Repeat the lines that follow, leaving nothing out.

-- Begin Data section --

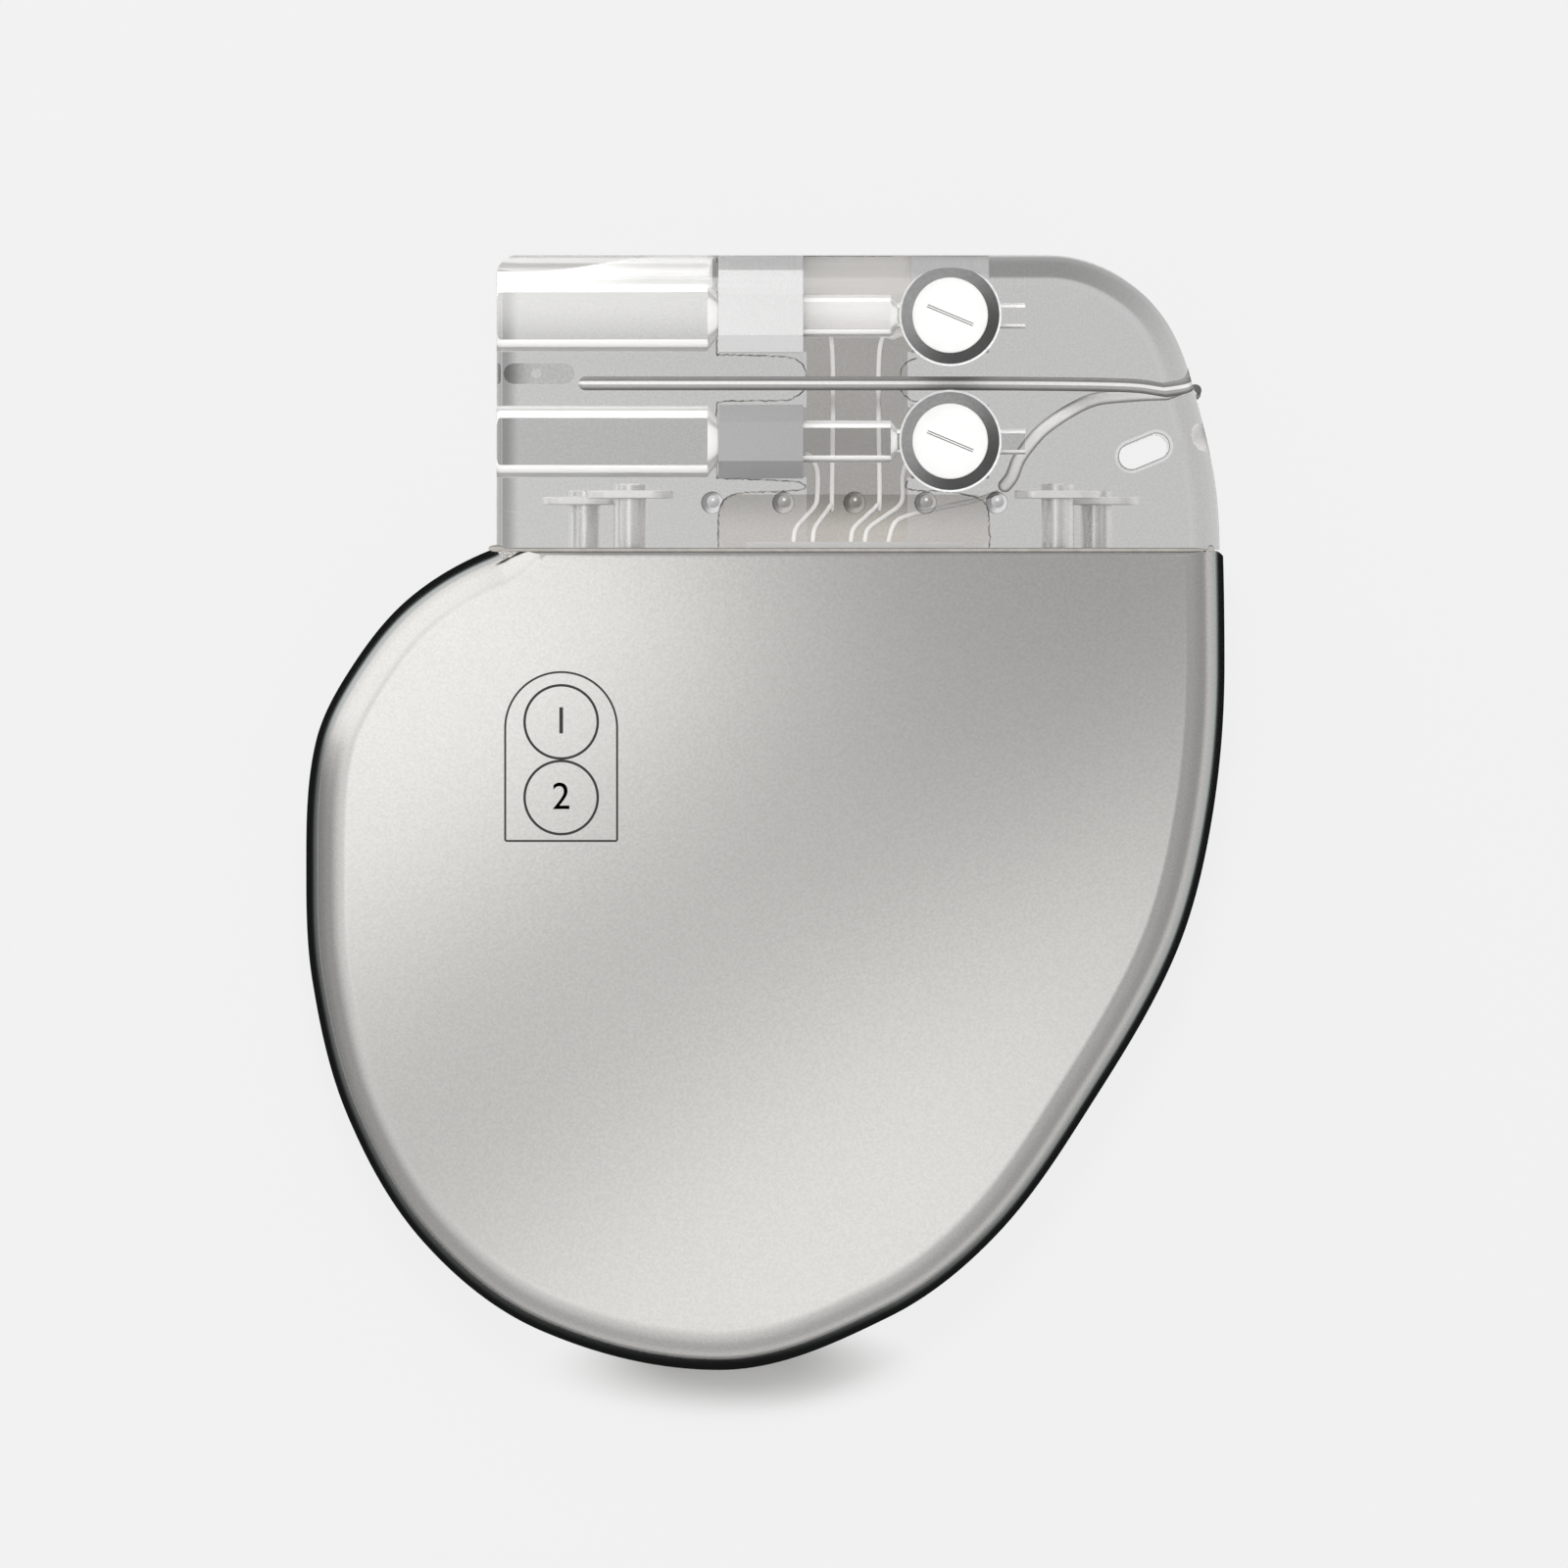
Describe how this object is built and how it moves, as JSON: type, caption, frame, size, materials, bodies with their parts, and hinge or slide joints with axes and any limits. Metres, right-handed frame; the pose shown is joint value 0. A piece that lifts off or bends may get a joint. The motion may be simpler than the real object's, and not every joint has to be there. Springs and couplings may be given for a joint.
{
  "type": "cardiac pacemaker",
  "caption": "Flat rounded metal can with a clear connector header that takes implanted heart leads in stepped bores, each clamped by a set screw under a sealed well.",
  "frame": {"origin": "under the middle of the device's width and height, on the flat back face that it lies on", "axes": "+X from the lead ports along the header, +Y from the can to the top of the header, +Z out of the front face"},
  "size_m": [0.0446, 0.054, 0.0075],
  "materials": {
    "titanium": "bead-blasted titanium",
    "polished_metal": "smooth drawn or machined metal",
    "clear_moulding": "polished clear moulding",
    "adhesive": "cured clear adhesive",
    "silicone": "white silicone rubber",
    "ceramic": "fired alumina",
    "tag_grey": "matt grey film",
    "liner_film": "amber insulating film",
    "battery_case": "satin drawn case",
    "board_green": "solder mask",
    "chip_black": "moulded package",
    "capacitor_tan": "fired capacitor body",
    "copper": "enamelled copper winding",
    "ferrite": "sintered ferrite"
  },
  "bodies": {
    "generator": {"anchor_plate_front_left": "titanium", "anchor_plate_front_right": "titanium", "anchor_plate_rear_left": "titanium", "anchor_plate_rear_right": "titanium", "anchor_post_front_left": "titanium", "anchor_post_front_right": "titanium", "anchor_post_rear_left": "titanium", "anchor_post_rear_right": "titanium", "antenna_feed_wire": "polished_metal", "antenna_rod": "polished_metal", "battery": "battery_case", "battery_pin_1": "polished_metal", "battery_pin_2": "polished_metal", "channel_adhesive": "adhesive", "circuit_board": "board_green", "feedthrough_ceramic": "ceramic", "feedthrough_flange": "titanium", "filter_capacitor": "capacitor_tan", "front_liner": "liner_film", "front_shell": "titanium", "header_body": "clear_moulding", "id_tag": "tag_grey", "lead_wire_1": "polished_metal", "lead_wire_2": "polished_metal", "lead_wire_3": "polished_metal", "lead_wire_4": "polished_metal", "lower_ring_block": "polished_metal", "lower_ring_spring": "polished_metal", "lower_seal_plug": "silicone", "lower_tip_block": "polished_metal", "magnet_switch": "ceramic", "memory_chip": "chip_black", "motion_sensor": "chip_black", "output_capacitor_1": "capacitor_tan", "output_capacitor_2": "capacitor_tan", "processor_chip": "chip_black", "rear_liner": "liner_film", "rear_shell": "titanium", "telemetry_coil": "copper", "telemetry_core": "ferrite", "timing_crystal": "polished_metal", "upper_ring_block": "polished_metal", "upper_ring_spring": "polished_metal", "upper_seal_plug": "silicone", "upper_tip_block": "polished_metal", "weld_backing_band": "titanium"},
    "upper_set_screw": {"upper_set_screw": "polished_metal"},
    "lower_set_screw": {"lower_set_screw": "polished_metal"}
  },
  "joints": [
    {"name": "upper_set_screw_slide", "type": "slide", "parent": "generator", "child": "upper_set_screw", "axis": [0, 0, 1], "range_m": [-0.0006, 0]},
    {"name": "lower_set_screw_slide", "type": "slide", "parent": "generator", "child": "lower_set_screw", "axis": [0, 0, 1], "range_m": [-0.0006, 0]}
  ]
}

-- End Data section --

→ **Worked answer**:
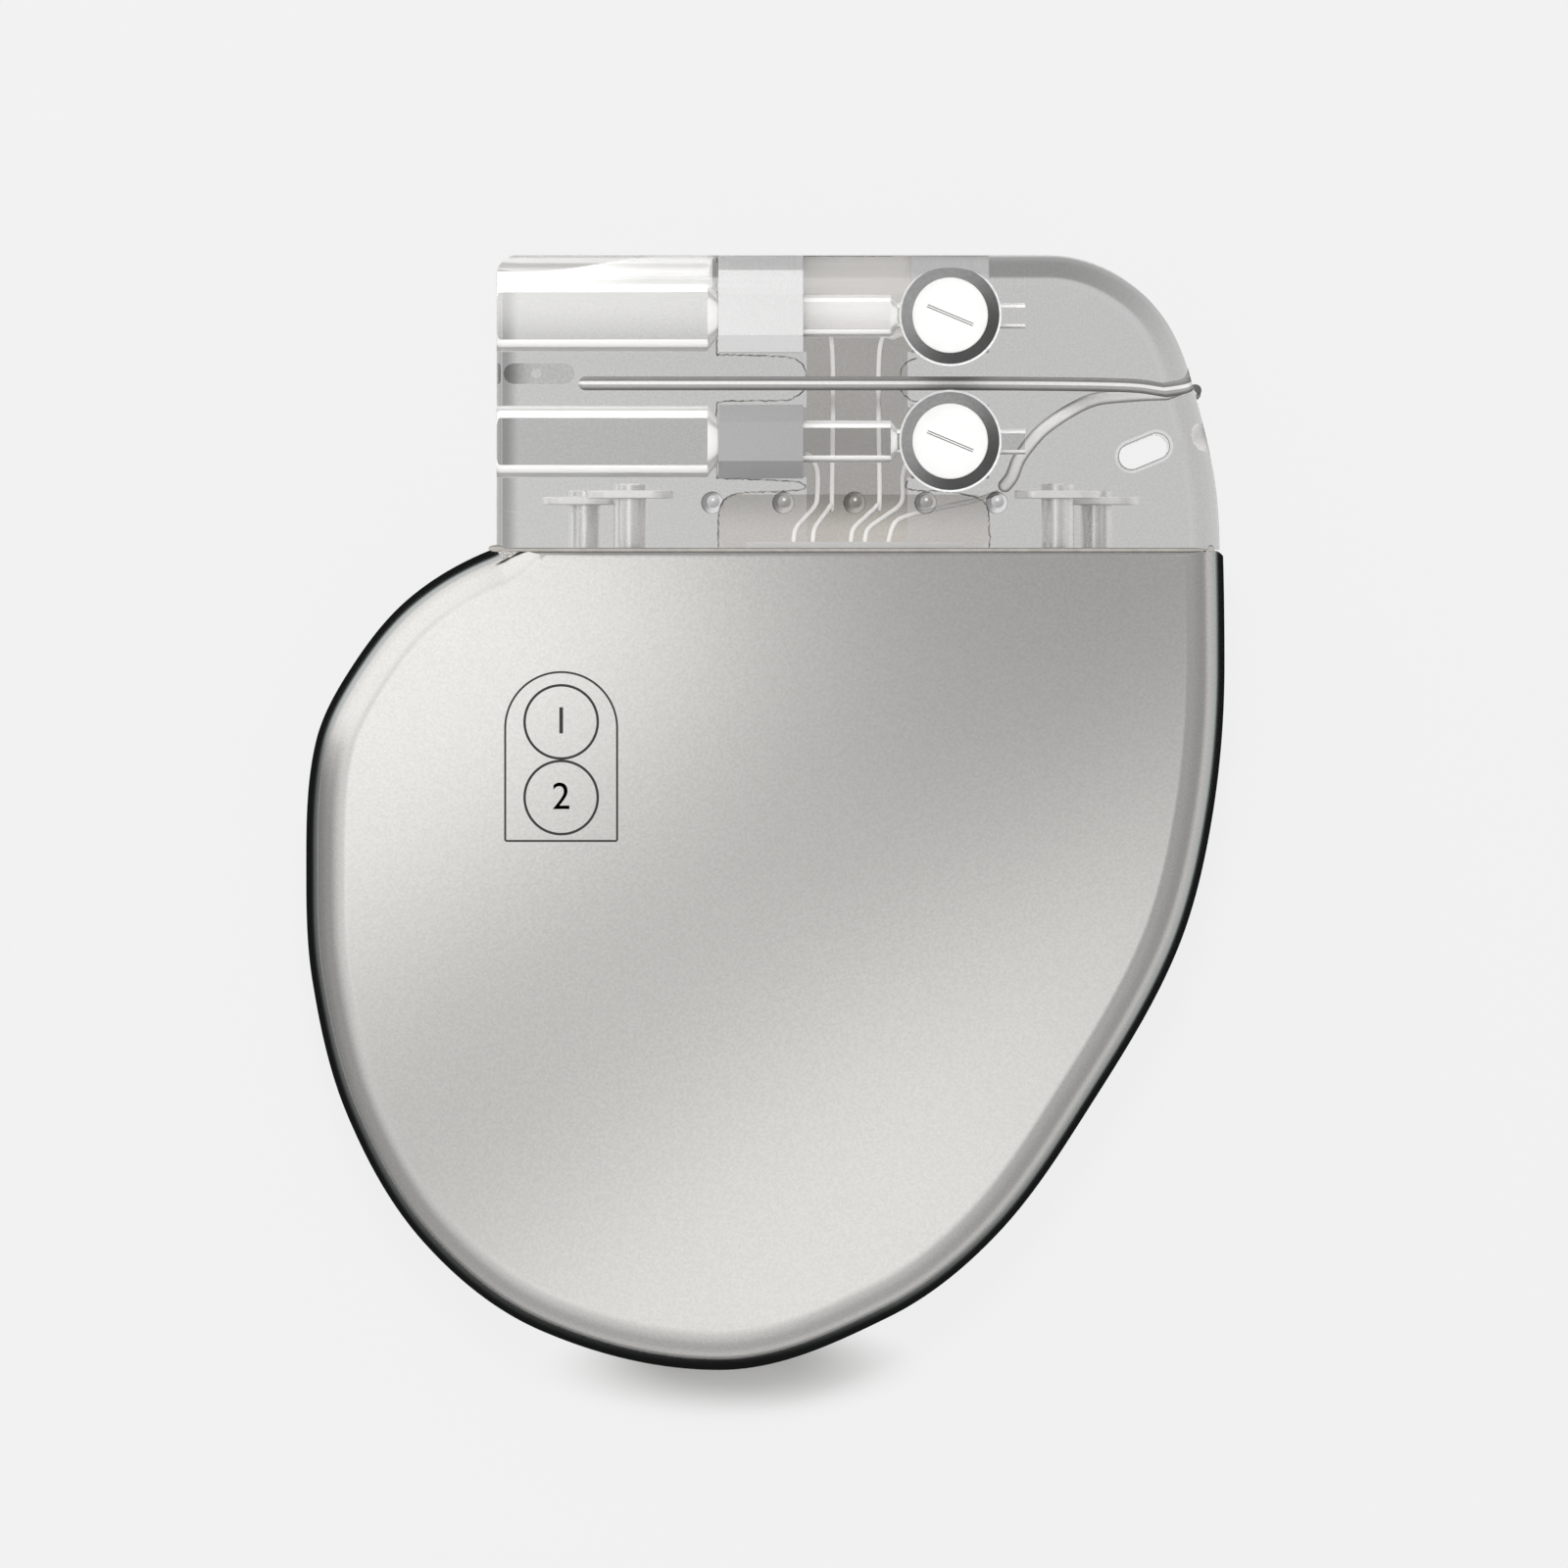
Describe how this object is built and how it moves, as JSON: type, caption, frame, size, materials, bodies with their parts, and hinge or slide joints with axes and any limits. Metres, right-handed frame; the pose shown is joint value 0. A piece that lifts off or bends may get a joint. The motion may be simpler than the real object's, and not every joint has to be there. Springs and couplings may be given for a joint.
{
  "type": "cardiac pacemaker",
  "caption": "Flat rounded metal can with a clear connector header that takes implanted heart leads in stepped bores, each clamped by a set screw under a sealed well.",
  "frame": {"origin": "under the middle of the device's width and height, on the flat back face that it lies on", "axes": "+X from the lead ports along the header, +Y from the can to the top of the header, +Z out of the front face"},
  "size_m": [0.0446, 0.054, 0.0075],
  "materials": {
    "titanium": "bead-blasted titanium",
    "polished_metal": "smooth drawn or machined metal",
    "clear_moulding": "polished clear moulding",
    "adhesive": "cured clear adhesive",
    "silicone": "white silicone rubber",
    "ceramic": "fired alumina",
    "tag_grey": "matt grey film",
    "liner_film": "amber insulating film",
    "battery_case": "satin drawn case",
    "board_green": "solder mask",
    "chip_black": "moulded package",
    "capacitor_tan": "fired capacitor body",
    "copper": "enamelled copper winding",
    "ferrite": "sintered ferrite"
  },
  "bodies": {
    "generator": {"anchor_plate_front_left": "titanium", "anchor_plate_front_right": "titanium", "anchor_plate_rear_left": "titanium", "anchor_plate_rear_right": "titanium", "anchor_post_front_left": "titanium", "anchor_post_front_right": "titanium", "anchor_post_rear_left": "titanium", "anchor_post_rear_right": "titanium", "antenna_feed_wire": "polished_metal", "antenna_rod": "polished_metal", "battery": "battery_case", "battery_pin_1": "polished_metal", "battery_pin_2": "polished_metal", "channel_adhesive": "adhesive", "circuit_board": "board_green", "feedthrough_ceramic": "ceramic", "feedthrough_flange": "titanium", "filter_capacitor": "capacitor_tan", "front_liner": "liner_film", "front_shell": "titanium", "header_body": "clear_moulding", "id_tag": "tag_grey", "lead_wire_1": "polished_metal", "lead_wire_2": "polished_metal", "lead_wire_3": "polished_metal", "lead_wire_4": "polished_metal", "lower_ring_block": "polished_metal", "lower_ring_spring": "polished_metal", "lower_seal_plug": "silicone", "lower_tip_block": "polished_metal", "magnet_switch": "ceramic", "memory_chip": "chip_black", "motion_sensor": "chip_black", "output_capacitor_1": "capacitor_tan", "output_capacitor_2": "capacitor_tan", "processor_chip": "chip_black", "rear_liner": "liner_film", "rear_shell": "titanium", "telemetry_coil": "copper", "telemetry_core": "ferrite", "timing_crystal": "polished_metal", "upper_ring_block": "polished_metal", "upper_ring_spring": "polished_metal", "upper_seal_plug": "silicone", "upper_tip_block": "polished_metal", "weld_backing_band": "titanium"},
    "upper_set_screw": {"upper_set_screw": "polished_metal"},
    "lower_set_screw": {"lower_set_screw": "polished_metal"}
  },
  "joints": [
    {"name": "upper_set_screw_slide", "type": "slide", "parent": "generator", "child": "upper_set_screw", "axis": [0, 0, 1], "range_m": [-0.0006, 0]},
    {"name": "lower_set_screw_slide", "type": "slide", "parent": "generator", "child": "lower_set_screw", "axis": [0, 0, 1], "range_m": [-0.0006, 0]}
  ]
}